Do you know who wrote the novel Psycho which Alfred Hitchcock adapted to film? Neither did I, until I checked upon Robert Bloch, the author This Crowded Earth. Turns out he did, and he also wrote episodes for the original Star Trek series and won several awards for his novels. Yet another writer I never heard of until I checked what science fiction books are available at Libirivox.org. This crowded earths was one of them and I was happy to listen to it
The book covers the long life of Henry Collins, who at the beginning seems like a typical person in a really overcrowded world. And when I mean overcrowded I am talking about having virtually no space to walk, eat, work, live, never-ending traffic jams and staying in line forever for every little thing. Bloch did a great job of describing a suffocating future like that, caused by simple overpopulation. The solution (SPOILER ALERT) is to make people smaller. Through experimentation this medical project comes a reality, although at a price as the half size or smaller people will have to regularly inject themselves with meds to function properly. They also live shorter lives. And as expected they hate the tall people, who call them yardsticks. The feeling is sometimes mutual so eventually a civil war breaks out between them.
What does all this have to do with Collins? He inadvertently ends being the father of the first small person. After he has a nervous breakdown, because unlike his most compatriots he cannot cope with life in such a close quarters to so many people, he finds himself in a sanatorium on the luscious countryside. He gets healed, because it is remote and undisturbed. In the process he impregnates woman, who just offer themselves to him. But then he discovers, at the pushing of an investigative journalist the secret experiments the babies made here are exposed to.

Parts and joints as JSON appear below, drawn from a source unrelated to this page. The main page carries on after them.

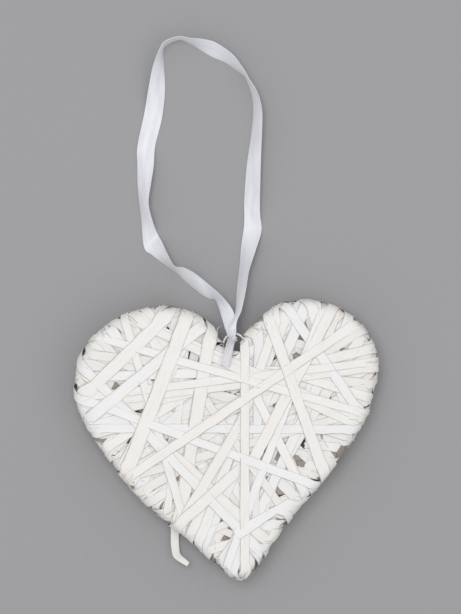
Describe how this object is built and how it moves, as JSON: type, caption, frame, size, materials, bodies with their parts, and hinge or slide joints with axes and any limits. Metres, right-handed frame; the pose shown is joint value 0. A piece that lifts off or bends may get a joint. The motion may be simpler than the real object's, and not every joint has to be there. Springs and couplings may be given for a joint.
{
  "type": "woven wood-strip heart",
  "caption": "Flat heart wound from thin painted wood strips, with a small wire ring in its cleft and a satin ribbon loop to hang it by; it lies on its back.",
  "frame": {"origin": "on the surface the heart lies on, under the middle of the heart without its ribbon", "axes": "+Y from the heart's tip to its lobes and the ribbon, +Z out of its front, +X to the right seen from the front"},
  "size_m": [0.2006, 0.3592, 0.0335],
  "materials": {
    "paint_warm_white": "thin matt white paint over wood grain",
    "paint_cool_white": "thin matt white paint over wood grain, a little cooler",
    "paint_cream_white": "thin matt white paint over wood grain, a little creamier",
    "coated_wire": "white plastic coating on wire",
    "satin_ribbon": "satin weave, soft sheen"
  },
  "bodies": {
    "root": {"wood_strip_01": "paint_warm_white", "wood_strip_02": "paint_cool_white", "wood_strip_03": "paint_cream_white", "wood_strip_04": "paint_warm_white", "wood_strip_05": "paint_cool_white", "wood_strip_06": "paint_cream_white", "wood_strip_07": "paint_warm_white", "wood_strip_08": "paint_cool_white", "wood_strip_09": "paint_cream_white", "wood_strip_10": "paint_warm_white", "wood_strip_11": "paint_cool_white", "wood_strip_12": "paint_cream_white", "wood_strip_13": "paint_warm_white", "wood_strip_14": "paint_cool_white", "wood_strip_15": "paint_cream_white", "wood_strip_16": "paint_warm_white", "wood_strip_17": "paint_cool_white", "wood_strip_18": "paint_cream_white", "wood_strip_19": "paint_warm_white", "wood_strip_20": "paint_cool_white", "wood_strip_21": "paint_cream_white", "wood_strip_22": "paint_warm_white", "wood_strip_23": "paint_cool_white", "wood_strip_24": "paint_cream_white", "wood_strip_25": "paint_warm_white", "wood_strip_26": "paint_cool_white", "wood_strip_27": "paint_cream_white", "wood_strip_28": "paint_warm_white", "wood_strip_29": "paint_cool_white", "wood_strip_30": "paint_cream_white", "wood_strip_31": "paint_warm_white", "wood_strip_32": "paint_cool_white", "wood_strip_33": "paint_cream_white", "wood_strip_34": "paint_warm_white", "wood_strip_35": "paint_cool_white", "wood_strip_36": "paint_cream_white", "wood_strip_37": "paint_warm_white", "wood_strip_38": "paint_cool_white", "wood_strip_39": "paint_cream_white", "wood_strip_40": "paint_warm_white", "wood_strip_41": "paint_cool_white", "wood_strip_42": "paint_cream_white", "wood_strip_43": "paint_warm_white", "wood_strip_44": "paint_cool_white", "wood_strip_45": "paint_cream_white", "wood_strip_46": "paint_warm_white", "wood_strip_47": "paint_cool_white", "wood_strip_48": "paint_cream_white", "wood_strip_49": "paint_warm_white", "wood_strip_50": "paint_cool_white", "wood_strip_51": "paint_cream_white", "wood_strip_52": "paint_warm_white", "loose_strip": "paint_warm_white", "hanging_ring": "coated_wire", "ribbon_loop": "satin_ribbon", "ribbon_tail": "satin_ribbon", "ribbon_knot": "satin_ribbon"}
  },
  "joints": []
}
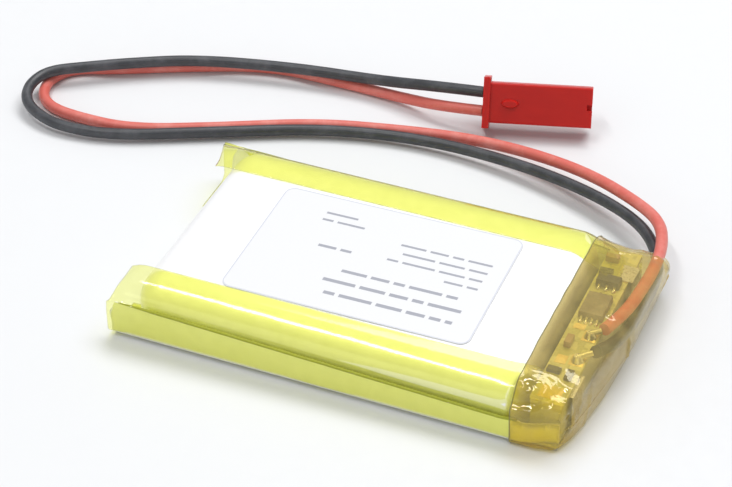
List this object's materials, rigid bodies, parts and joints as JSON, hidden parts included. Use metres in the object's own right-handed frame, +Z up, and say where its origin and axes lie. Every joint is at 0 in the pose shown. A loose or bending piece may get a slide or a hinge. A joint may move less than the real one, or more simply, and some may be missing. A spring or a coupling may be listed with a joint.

I won’t retell all the details of the story, his escape from the sanatorium, his years a a cowboy and as a prisoner, the civil war, the efforts of some wise men to create cooperation between the warring sides… Let me just warn you that the idea of working together for humanities future be your small or big doesn’t exactly workout as one would hope. But the book is an exciting depiction of how life could turn out be if we keep breeding like we do and how solutions planned for not long enough perspective can create more problems.